The case centred around an appeal filed by an insurance company challenging an award issued by the J&K State Consumer Disputes Redressal Commission directing the insurance company to pay compensation for the damage sustained by a vehicle owned by the claimant. The insurance company had earlier rejected the claim, citing various grounds, including the lack of a fitness certificate.
Assailing the award the appellant-Insurance Company contended that the claim was repudiated due to the absence of a fitness certificate, as well as the vehicle being used in violation of the insurance policy.

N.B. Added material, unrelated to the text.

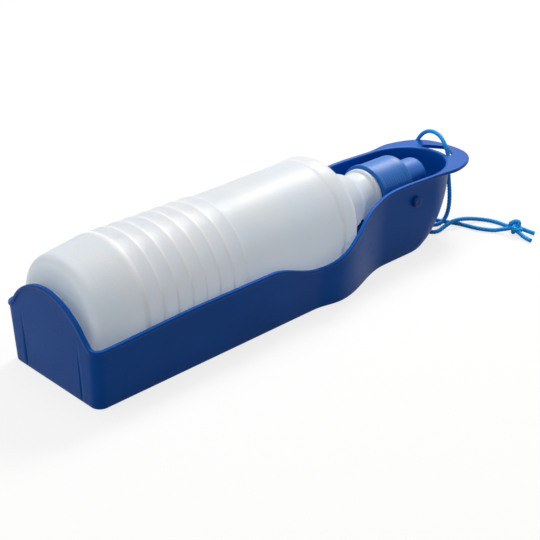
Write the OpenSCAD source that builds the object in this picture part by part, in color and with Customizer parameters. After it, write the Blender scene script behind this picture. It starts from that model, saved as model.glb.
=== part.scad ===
// Travel drinking bottle for a dog.
// A squeeze bottle hangs by its screw cap on two pivot pins in a trough. Stored, the
// bottle lies in the trough; swung over, the trough's scoop catches water from the nozzle.
// Frame: +X runs from the end wall to the drinking lip, +Y across, +Z up. The origin is
// the middle of the footprint, on the surface that the trough stands on.

/* [Bottle] */
// Outer radius of the ribbed belly
belly_r = 30.2; // [28:0.1:31]
// How much wider the shoulder is than the ridge lines, in radius
shoulder_swell = 0.8; // [0.4:0.1:1]
// Height of the step where the smooth band meets the shoulder, in radius
shoulder_step = 0.7; // [0.4:0.1:0.9]
// How far the smooth band is drawn in ahead of the last ridge line, in radius
band_drop = 1; // [0.4:0.1:1.2]
// Wall of the blown bottle
bottle_wall = 1.1; // [0.8:0.1:1.6]
// Radius of the dish in the flat foot that the bottle stands on
dish_r = 11; // [9:0.5:14]
// Depth of the dish
dish_depth = 2; // [1.6:0.1:3]
// Length from the foot to the first ridge
base_len = 26.1; // [24:0.1:28]
// How much narrower the belly is where the foot's round starts
base_taper = 2.8; // [1.5:0.1:3.5]
// Radius of the round between the foot and the cone
foot_round = 4.5; // [3:0.5:6]
// Number of ridge lines round the belly
ridge_count = 8; // [6:1:9]
// Distance between neighbouring ridge lines
ridge_pitch = 8.3; // [7.5:0.1:8.6]
// Depth of the shallow hollow between two ridge lines
hollow_depth = 0.3; // [0.2:0.05:0.4]
// Length of the smooth band from the last ridge to the shoulder line
band_len = 60.7; // [56:0.1:64]
// Length of the domed shoulder
dome_len = 24.4; // [23.2:0.1:27]
// Radius of the round where the shoulder turns down to its cone
dome_round = 6; // [5:1:8]
// Slope of the shoulder's cone, in degrees
dome_slope = 52; // [50:1:58]
// Outer radius at the crease where the shoulder meets the neck's flare
crease_r = 17.6; // [17:0.1:18]
// Length of the flare between the crease and the neck
flare_len = 12; // [11:0.5:13]
// How much the flare narrows towards the neck
flare_drop = 2.3; // [1.8:0.1:2.6]
// Length of the bare neck from the crease to the neck ring
neck_len = 25.6; // [24.5:0.1:27]
// Outer radius of the neck under the thread
neck_r = 11.9; // [11.6:0.1:12.1]
// Wall of the neck
neck_wall = 1.6; // [1.3:0.1:1.9]
// Radius of the ring below the cap
ring_r = 13.9; // [13.6:0.1:14.3]
// Thickness of the ring below the cap
ring_t = 2.2; // [1.6:0.1:2.6]
// Length of the threaded finish from the ring to the mouth
finish_len = 14.6; // [13.6:0.1:14.8]

/* [Thread] */
// Pitch of the cap thread
thread_pitch = 2.7; // [2.6:0.05:2.9]
// Height of a thread ridge
thread_height = 1.1; // [0.9:0.05:1.15]
// Width of a thread ridge at its root
thread_root = 1.3; // [1:0.05:1.4]
// Width of a thread ridge at its crest
thread_crest = 0.6; // [0.4:0.05:0.7]
// Turns of thread on the neck and in the cap
thread_turns = 1.5; // [1.25:0.25:1.75]
// Turns that the bottle makes as it is unscrewed in the trough
unscrew_turns = 1; // [0.8:0.05:1.05]

/* [Cap] */
// Gap between the bottle's ring and the cap
cap_gap = 0.9; // [0.6:0.1:1.2]
// Wall of the cap's skirt
cap_wall = 1.9; // [1.6:0.1:2.1]
// Length of the cap
cap_len = 24; // [23.5:0.1:25]
// Thickness of the flange at the cap's open end
flange_t = 1.8; // [1.4:0.1:2.4]
// How far the flange stands out from the skirt
flange_out = 0.5; // [0.3:0.1:0.8]
// Thickness of the web that closes the cap over the mouth
web_t = 2.2; // [1.8:0.1:2.6]
// Thickness of the seal on the mouth
seal_t = 1.4; // [1:0.1:1.6]
// Thickness of the ring that keeps the nozzle in the cap
keeper_t = 1.6; // [1.4:0.1:2]
// Distance from the cap's open end to the pivot axis
pivot_in_cap = 13.1; // [12.5:0.1:13.8]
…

They further argued that the vehicle was carrying more passengers than permitted and lacked a route permit.
On the other hand, the Respondent-claimant's counsel vehemently argued that the absence of a fitness certificate should not lead to the repudiation of the claim and submitted that the vehicle had a temporary registration certificate, which was deemed sufficient evidence of its fitness. Respondents further contended that the vehicle was being transferred for safe custody, not for commercial use, and therefore did not require a route permit.
After examining Sections 59 and 60 of Motor Vehicle Act the bench observed that a fitness certificate is closely connected to the registration certificate and that a temporary registration certificate is issued for newly purchased vehicles, implicitly indicating the vehicle's fitness.
“As a corollary, if the vehicle is registered it will be presumed that it also has a fitness certificate otherwise the certificate of registration of vehicle would not have been issued," the bench reasoned.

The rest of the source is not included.